Film Review of Zootopia

The movie Zootopia directly correlates with the chapter “Purity in America” from the book Sapiens by Yuval Harari. Zootopia clearly shows racism in America’s modern world while staying to its Disney/Kids movie schtick. It explains how racism has changed over the history of the US. A fox, Nick Wilde, who was one of the main characters, is shown as a sly fox that is discriminated against for being a predator.

One way Zootopia represents “Purity in America” is when predators such as Nick Wilde are being assumed as hostile because of their “DNA”. The scientist in Zootopia tried to connect the animals going savage to their DNA, “For whatever reason, they seem to be reverting back to their primitive, savage ways,” which looks like “Purity in America” when it says, “A similar vicious cycle perpetuated the racial hierarchy in modern America,” (Zootopia) (Harari, 143). This paralleled the scientists in real life when they tried to twist information to create a false narrative about African Americans.

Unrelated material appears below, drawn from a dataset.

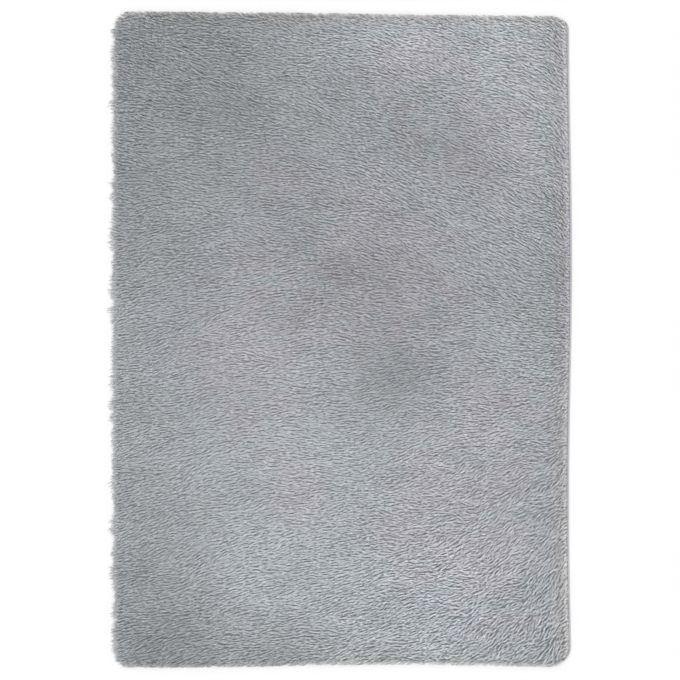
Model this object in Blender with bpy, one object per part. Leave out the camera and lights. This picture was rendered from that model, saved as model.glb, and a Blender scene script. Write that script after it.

Another way Zootopia represents “Purity in America” is when Nick Wilde wants to buy a popsicle from an ice cream store, but the worker won’t let him because he is a predator. The ice cream worker asks Nick, “Aren’t there any ice cream joints in your part of town” which parallels “Purity in America” when it says, “Whites did not want to eat in the same restaurants [as blacks], for fear of diseases” (Zootopia) (Harari, 142). People refused to sell simple things like alcohol, food, and even clothing because of the color of their skin.

One more way Zootopia represents “Purity in America is when Nick is telling Judy a story from his childhood in which he thinks he is getting initiated into the Boy Scouts, but instead he gets muzzled and attacked by the other Boy Scouts. Nick says, “If the world’s only gonna see a fox as shifty and untrustworthy, then what’s the point of trying to be something else,” which represents “Purity in America, when it says, “Those once victimized by history are likely to be victimized yet again. And those whom history has privileged are more likely to be privileged again,” (Zootopia) (Harari, 143). This is saying that Nick’s family comes from a long line of prejudice and discrimination for being foxes, just like black people are still discriminated today for being black. This vicious cycle keeps Nick’s kind from getting the same freedoms as others, and blacks getting the same freedoms as whites.

Therefore, the movie Zootopia cleary shows prejudice and discrimination throughout the movie while sticking to the Disney/Kids schtick. The myths that make blacks inferior to whites are still around today, without anyone being able to do anything about it. In conclusion, the movie Zootopia is an allegory to the real world of prejudice that doesn’t allow people of color to receive the same treatment as whites.